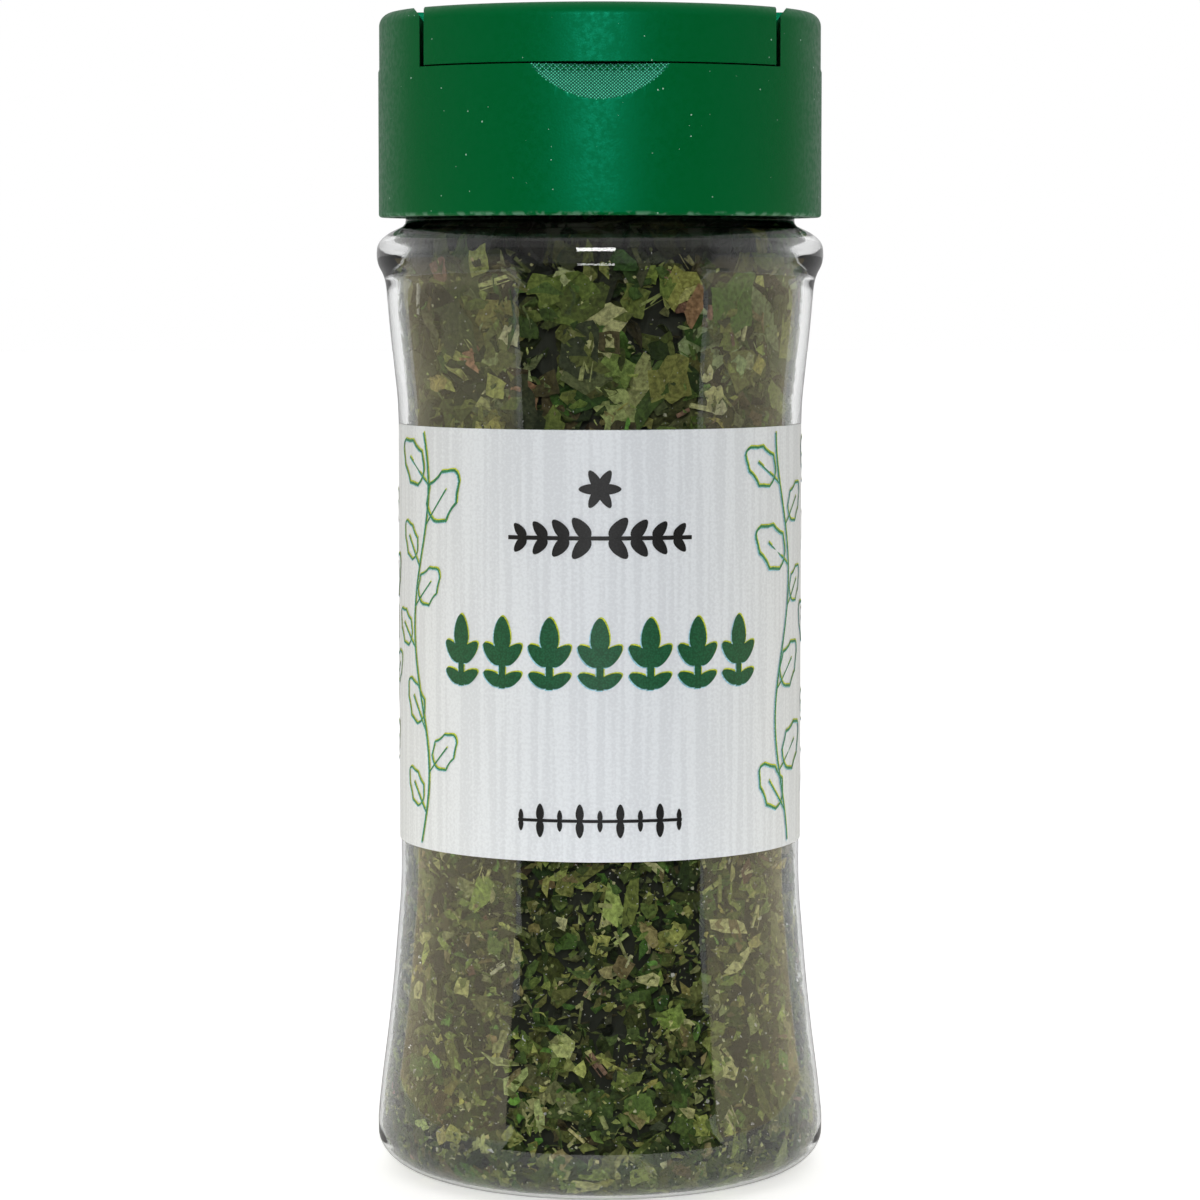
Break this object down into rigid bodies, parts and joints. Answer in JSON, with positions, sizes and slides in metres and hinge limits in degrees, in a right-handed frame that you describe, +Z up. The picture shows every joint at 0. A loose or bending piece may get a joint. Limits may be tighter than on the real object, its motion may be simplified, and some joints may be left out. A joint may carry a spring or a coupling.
{
  "type": "dried parsley spice jar",
  "caption": "Waisted clear plastic jar of dried parsley flakes, with a wrap-round label and a green screw cap whose flaps lift over sifter holes and a spoon opening.",
  "frame": {"origin": "centre of the jar's standing ring, on the surface that it stands on", "axes": "+Z up along the jar's axis, the sifter flap's thumb recess faces -Y and the spoon flap's faces +Y"},
  "size_m": [0.0448, 0.0448, 0.1154],
  "materials": {
    "jar_plastic": "clear, glossy, thin-walled",
    "label_print": "printed film, fine grey ribbed pattern, satin",
    "dried_herb": "dry leaf flakes, matt",
    "cap_plastic": "moulded, satin"
  },
  "bodies": {
    "jar_body": {"jar": "jar_plastic", "label": "label_print", "parsley_flakes": "dried_herb", "cap_base": "cap_plastic"},
    "sift_flap": {"flap_sift": "cap_plastic"},
    "spoon_flap": {"flap_spoon": "cap_plastic"}
  },
  "joints": [
    {"name": "sift_flap_hinge", "type": "hinge", "parent": "jar_body", "child": "sift_flap", "pos_m": [0, -0.00335, 0.1154], "axis": [-1, 0, 0], "range_deg": [0, 95]},
    {"name": "spoon_flap_hinge", "type": "hinge", "parent": "jar_body", "child": "spoon_flap", "pos_m": [0, 0.00335, 0.1154], "axis": [1, 0, 0], "range_deg": [0, 95]}
  ]
}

::::

The request
Locate all lines in the listing above with the word "that" and copy them.

Answer below
Break this object down into rigid bodies, parts and joints. Answer in JSON, with positions, sizes and slides in metres and hinge limits in degrees, in a right-handed frame that you describe, +Z up. The picture shows every joint at 0. A loose or bending piece may get a joint. Limits may be tighter than on the real object, its motion may be simplified, and some joints may be left out. A joint may carry a spring or a coupling.
  "frame": {"origin": "centre of the jar's standing ring, on the surface that it stands on", "axes": "+Z up along the jar's axis, the sifter flap's thumb recess faces -Y and the spoon flap's faces +Y"},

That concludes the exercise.